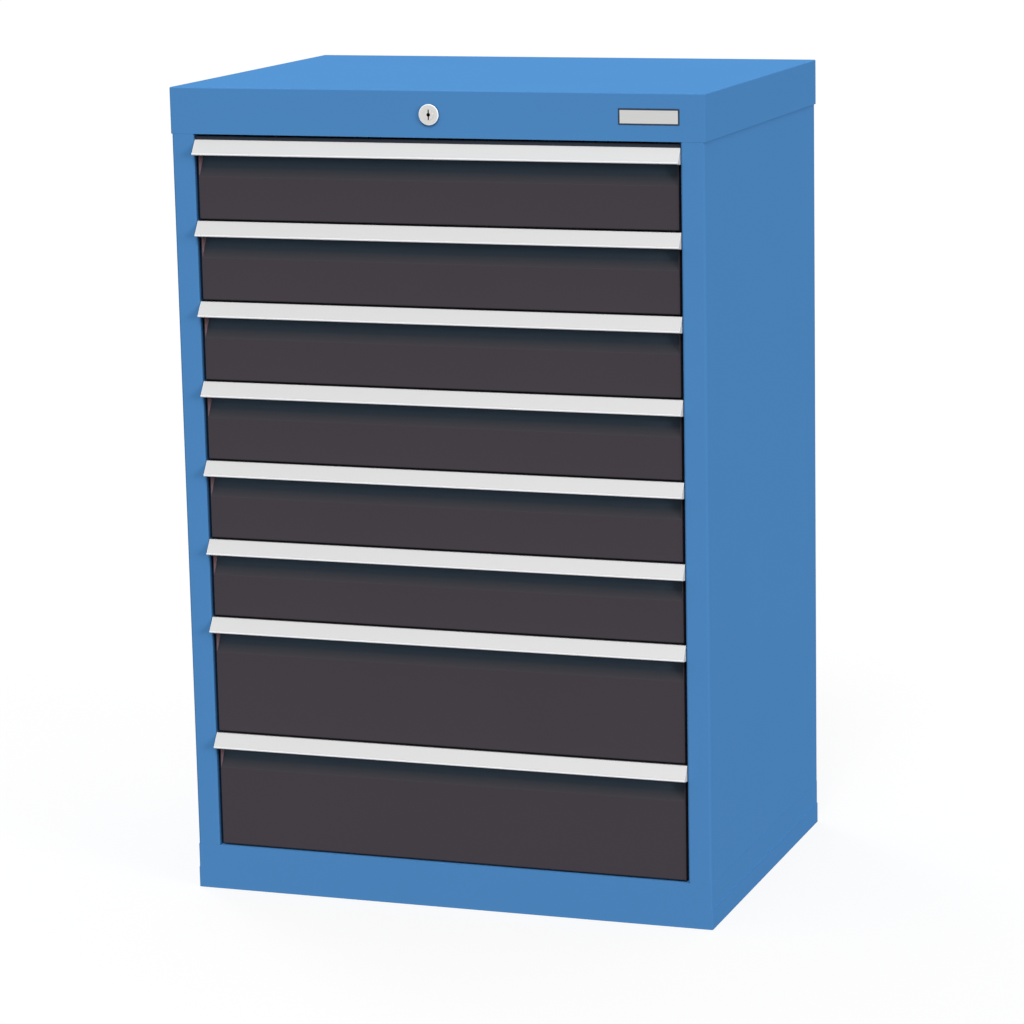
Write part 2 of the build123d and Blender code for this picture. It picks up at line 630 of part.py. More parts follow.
def make_lock_slider():
    """Flat bar with an upright slot for the cam pin and a slanted slot for the lock bar's pin."""
    head = block(SLIDER_HEAD_X, SLIDER_Y, SLIDER_Z)
    arm = block(SLIDER_X, SLIDER_Y, SLIDER_ARM_Z)
    cuts_y = (SLIDER_Y[0] - CUT, SLIDER_Y[1] + CUT)
    pin_x, pin_z = cam_pin_place()
    half = CAM_PIN_RADIUS + CAM_SLOT_PLAY
    lowest = LOCK_Z - CAM_RADIUS - half
    cam_slot = block((pin_x - half, pin_x + half), cuts_y, (lowest, pin_z + half))
    end = (BAR_PIN_X + SLIDER_STROKE, BAR_PIN_Z + BAR_STROKE)
    slot_radius = BAR_PIN_RADIUS + BAR_SLOT_PLAY
    slot_middle = trace(Line((BAR_PIN_X, BAR_PIN_Z), end), 2 * slot_radius)
    slot_start = Pos(BAR_PIN_X, BAR_PIN_Z) * Circle(slot_radius)
    slot_end = Pos(*end) * Circle(slot_radius)
    bar_slot = along_y(slot_start + slot_middle + slot_end, cuts_y)
    return head + arm - cam_slot - bar_slot


def make_lock_bar():
    """Upright bar with one nose for each drawer and a pin in the slider's slanted slot."""
    bar = block(BAR_X, BAR_Y, BAR_Z)
    for level in drawer_levels():
        bar = bar + block((NOSE_X, BAR_X[0]), BAR_Y, bar_nose_level(level))
    pin_end = SLIDER_Y[0] - BAR_PIN_END
    return bar + rod(BAR_PIN_RADIUS, (BAR_PIN_X, BAR_Y[0], BAR_PIN_Z), (BAR_PIN_X, pin_end, BAR_PIN_Z))


def make_lock_bar_guides():
    """Straps on the right front post that the lock bar slides through."""
    strap_y = (BAR_Y[0] - BAR_GUIDE_FRONT, FRONT_POST_Y)
    window_x = (BAR_X[0] - GUIDE_PLAY, BAR_X[1] + GUIDE_PLAY)
    window_y = (BAR_Y[0] - GUIDE_PLAY, BAR_Y[1] + GUIDE_PLAY)
    guides = []
    for z in BAR_GUIDE_ZS:
        strap = block(BAR_GUIDE_X, strap_y, (z, z + GUIDE_THICKNESS))
        guides.append(strap - block(window_x, window_y, (z - CUT, z + GUIDE_THICKNESS + CUT)))
    return group(guides)


def housing_parts():
    """Nodes of the fixed housing."""
    side_panel = make_right_side_panel()
    posts = make_right_posts()
    rails = make_right_cabinet_rails()
    return {
        "top_cover": make_top_cover(),
        "right_side_panel": side_panel,
        "left_side_panel": mirrored(side_panel),
        "back_panel": make_back_panel(),
        "back_rivets": make_back_rivets(),
        "base_frame": make_base_frame(),
        "bottom_panel": make_bottom_panel(),
        "top_front_rail": make_top_front_rail(),
        "right_posts": posts,
        "left_posts": mirrored(posts),
        "right_cabinet_rails": rails,
        "left_cabinet_rails": mirrored(rails),
        "name_plate": make_name_plate(),
    }


def lock_parts():
    """Nodes of the lock and its linkage."""
    return {
        "lock_housing": make_lock_housing(),
        "lock_nut": make_lock_nut(),
        "lock_core": make_lock_core(),
        "lock_cam": make_lock_cam(),
        "lock_slider": make_lock_slider(),
        "lock_bar": make_lock_bar(),
        "lock_bar_guides": make_lock_bar_guides(),
    }


def drawer_parts():
    """Nodes of the drawers, numbered from the top."""
    parts = {}
    for number, level in enumerate(drawer_levels(), start=1):
        parts[f"drawer_{number}_tray"] = make_tray(level)
        parts[f"drawer_{number}_front"] = make_front(level)
        parts[f"drawer_{number}_handle"] = make_handle(level)
        parts[f"drawer_{number}_runners"] = make_runners(level)
        parts[f"drawer_{number}_middle_slides"] = make_middle_slides(level)
    return parts


def main():
    os.makedirs("parts", exist_ok=True)
    for name, shape in {**housing_parts(), **lock_parts(), **drawer_parts()}.items():
        export_step(shape, f"parts/{name}.step")


if __name__ == "__main__":
    main()
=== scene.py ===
"""Gives a sheet-steel drawer cabinet its finishes and sets it on a pale studio floor."""

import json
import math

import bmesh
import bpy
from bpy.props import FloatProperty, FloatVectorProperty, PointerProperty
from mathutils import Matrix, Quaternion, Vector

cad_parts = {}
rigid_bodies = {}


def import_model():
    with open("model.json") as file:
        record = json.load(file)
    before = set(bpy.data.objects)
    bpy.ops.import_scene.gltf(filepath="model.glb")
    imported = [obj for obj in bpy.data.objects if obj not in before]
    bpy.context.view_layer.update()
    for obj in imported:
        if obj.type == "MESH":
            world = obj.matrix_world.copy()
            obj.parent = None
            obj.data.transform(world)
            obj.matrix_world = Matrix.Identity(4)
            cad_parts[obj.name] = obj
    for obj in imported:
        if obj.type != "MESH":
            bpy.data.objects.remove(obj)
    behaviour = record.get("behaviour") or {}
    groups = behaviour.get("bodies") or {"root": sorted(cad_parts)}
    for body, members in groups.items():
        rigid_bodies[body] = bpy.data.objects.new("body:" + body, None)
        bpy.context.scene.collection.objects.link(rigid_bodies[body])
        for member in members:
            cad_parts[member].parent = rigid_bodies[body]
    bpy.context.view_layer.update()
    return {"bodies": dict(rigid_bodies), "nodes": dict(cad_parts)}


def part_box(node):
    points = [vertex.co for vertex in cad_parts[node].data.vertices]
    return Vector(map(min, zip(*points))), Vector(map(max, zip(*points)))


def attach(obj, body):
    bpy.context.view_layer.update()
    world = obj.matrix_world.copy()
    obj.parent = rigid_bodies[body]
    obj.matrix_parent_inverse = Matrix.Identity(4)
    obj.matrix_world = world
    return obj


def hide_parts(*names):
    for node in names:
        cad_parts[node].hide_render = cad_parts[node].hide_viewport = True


bl_info = {
    "name": "Drawer cabinet",
    "version": (1, 0, 0),
    "blender": (4, 5, 0),
    "location": "View3D > Sidebar > Cabinet",
    "description": "Powder coat, slotted trays, metal fittings and a studio for a drawer cabinet",
    "category": "Object",
}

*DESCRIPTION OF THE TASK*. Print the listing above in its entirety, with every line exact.

*EXERCISE SOLUTION*.
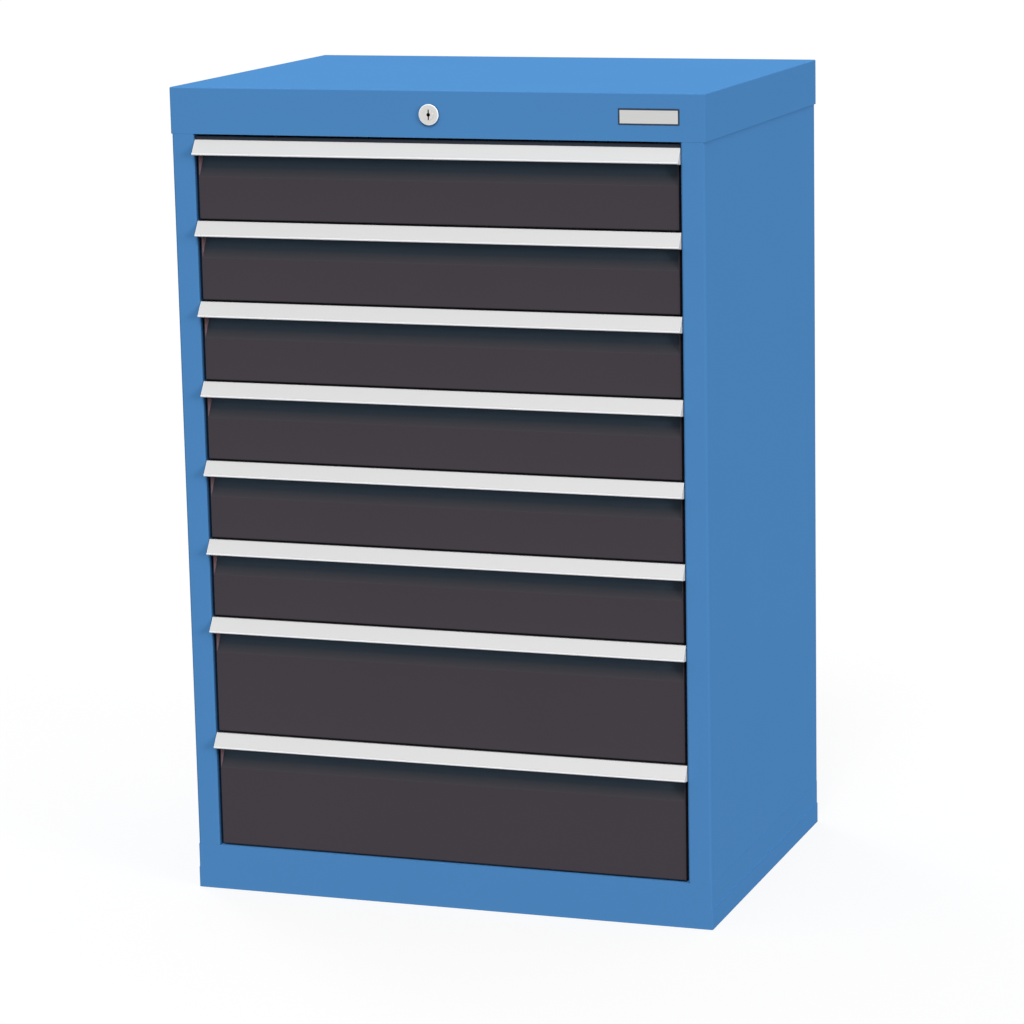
Write part 2 of the build123d and Blender code for this picture. It picks up at line 630 of part.py. More parts follow.
def make_lock_slider():
    """Flat bar with an upright slot for the cam pin and a slanted slot for the lock bar's pin."""
    head = block(SLIDER_HEAD_X, SLIDER_Y, SLIDER_Z)
    arm = block(SLIDER_X, SLIDER_Y, SLIDER_ARM_Z)
    cuts_y = (SLIDER_Y[0] - CUT, SLIDER_Y[1] + CUT)
    pin_x, pin_z = cam_pin_place()
    half = CAM_PIN_RADIUS + CAM_SLOT_PLAY
    lowest = LOCK_Z - CAM_RADIUS - half
    cam_slot = block((pin_x - half, pin_x + half), cuts_y, (lowest, pin_z + half))
    end = (BAR_PIN_X + SLIDER_STROKE, BAR_PIN_Z + BAR_STROKE)
    slot_radius = BAR_PIN_RADIUS + BAR_SLOT_PLAY
    slot_middle = trace(Line((BAR_PIN_X, BAR_PIN_Z), end), 2 * slot_radius)
    slot_start = Pos(BAR_PIN_X, BAR_PIN_Z) * Circle(slot_radius)
    slot_end = Pos(*end) * Circle(slot_radius)
    bar_slot = along_y(slot_start + slot_middle + slot_end, cuts_y)
    return head + arm - cam_slot - bar_slot


def make_lock_bar():
    """Upright bar with one nose for each drawer and a pin in the slider's slanted slot."""
    bar = block(BAR_X, BAR_Y, BAR_Z)
    for level in drawer_levels():
        bar = bar + block((NOSE_X, BAR_X[0]), BAR_Y, bar_nose_level(level))
    pin_end = SLIDER_Y[0] - BAR_PIN_END
    return bar + rod(BAR_PIN_RADIUS, (BAR_PIN_X, BAR_Y[0], BAR_PIN_Z), (BAR_PIN_X, pin_end, BAR_PIN_Z))


def make_lock_bar_guides():
    """Straps on the right front post that the lock bar slides through."""
    strap_y = (BAR_Y[0] - BAR_GUIDE_FRONT, FRONT_POST_Y)
    window_x = (BAR_X[0] - GUIDE_PLAY, BAR_X[1] + GUIDE_PLAY)
    window_y = (BAR_Y[0] - GUIDE_PLAY, BAR_Y[1] + GUIDE_PLAY)
    guides = []
    for z in BAR_GUIDE_ZS:
        strap = block(BAR_GUIDE_X, strap_y, (z, z + GUIDE_THICKNESS))
        guides.append(strap - block(window_x, window_y, (z - CUT, z + GUIDE_THICKNESS + CUT)))
    return group(guides)


def housing_parts():
    """Nodes of the fixed housing."""
    side_panel = make_right_side_panel()
    posts = make_right_posts()
    rails = make_right_cabinet_rails()
    return {
        "top_cover": make_top_cover(),
        "right_side_panel": side_panel,
        "left_side_panel": mirrored(side_panel),
        "back_panel": make_back_panel(),
        "back_rivets": make_back_rivets(),
        "base_frame": make_base_frame(),
        "bottom_panel": make_bottom_panel(),
        "top_front_rail": make_top_front_rail(),
        "right_posts": posts,
        "left_posts": mirrored(posts),
        "right_cabinet_rails": rails,
        "left_cabinet_rails": mirrored(rails),
        "name_plate": make_name_plate(),
    }


def lock_parts():
    """Nodes of the lock and its linkage."""
    return {
        "lock_housing": make_lock_housing(),
        "lock_nut": make_lock_nut(),
        "lock_core": make_lock_core(),
        "lock_cam": make_lock_cam(),
        "lock_slider": make_lock_slider(),
        "lock_bar": make_lock_bar(),
        "lock_bar_guides": make_lock_bar_guides(),
    }


def drawer_parts():
    """Nodes of the drawers, numbered from the top."""
    parts = {}
    for number, level in enumerate(drawer_levels(), start=1):
        parts[f"drawer_{number}_tray"] = make_tray(level)
        parts[f"drawer_{number}_front"] = make_front(level)
        parts[f"drawer_{number}_handle"] = make_handle(level)
        parts[f"drawer_{number}_runners"] = make_runners(level)
        parts[f"drawer_{number}_middle_slides"] = make_middle_slides(level)
    return parts


def main():
    os.makedirs("parts", exist_ok=True)
    for name, shape in {**housing_parts(), **lock_parts(), **drawer_parts()}.items():
        export_step(shape, f"parts/{name}.step")


if __name__ == "__main__":
    main()
=== scene.py ===
"""Gives a sheet-steel drawer cabinet its finishes and sets it on a pale studio floor."""

import json
import math

import bmesh
import bpy
from bpy.props import FloatProperty, FloatVectorProperty, PointerProperty
from mathutils import Matrix, Quaternion, Vector

cad_parts = {}
rigid_bodies = {}


def import_model():
    with open("model.json") as file:
        record = json.load(file)
    before = set(bpy.data.objects)
    bpy.ops.import_scene.gltf(filepath="model.glb")
    imported = [obj for obj in bpy.data.objects if obj not in before]
    bpy.context.view_layer.update()
    for obj in imported:
        if obj.type == "MESH":
            world = obj.matrix_world.copy()
            obj.parent = None
            obj.data.transform(world)
            obj.matrix_world = Matrix.Identity(4)
            cad_parts[obj.name] = obj
    for obj in imported:
        if obj.type != "MESH":
            bpy.data.objects.remove(obj)
    behaviour = record.get("behaviour") or {}
    groups = behaviour.get("bodies") or {"root": sorted(cad_parts)}
    for body, members in groups.items():
        rigid_bodies[body] = bpy.data.objects.new("body:" + body, None)
        bpy.context.scene.collection.objects.link(rigid_bodies[body])
        for member in members:
            cad_parts[member].parent = rigid_bodies[body]
    bpy.context.view_layer.update()
    return {"bodies": dict(rigid_bodies), "nodes": dict(cad_parts)}


def part_box(node):
    points = [vertex.co for vertex in cad_parts[node].data.vertices]
    return Vector(map(min, zip(*points))), Vector(map(max, zip(*points)))


def attach(obj, body):
    bpy.context.view_layer.update()
    world = obj.matrix_world.copy()
    obj.parent = rigid_bodies[body]
    obj.matrix_parent_inverse = Matrix.Identity(4)
    obj.matrix_world = world
    return obj


def hide_parts(*names):
    for node in names:
        cad_parts[node].hide_render = cad_parts[node].hide_viewport = True


bl_info = {
    "name": "Drawer cabinet",
    "version": (1, 0, 0),
    "blender": (4, 5, 0),
    "location": "View3D > Sidebar > Cabinet",
    "description": "Powder coat, slotted trays, metal fittings and a studio for a drawer cabinet",
    "category": "Object",
}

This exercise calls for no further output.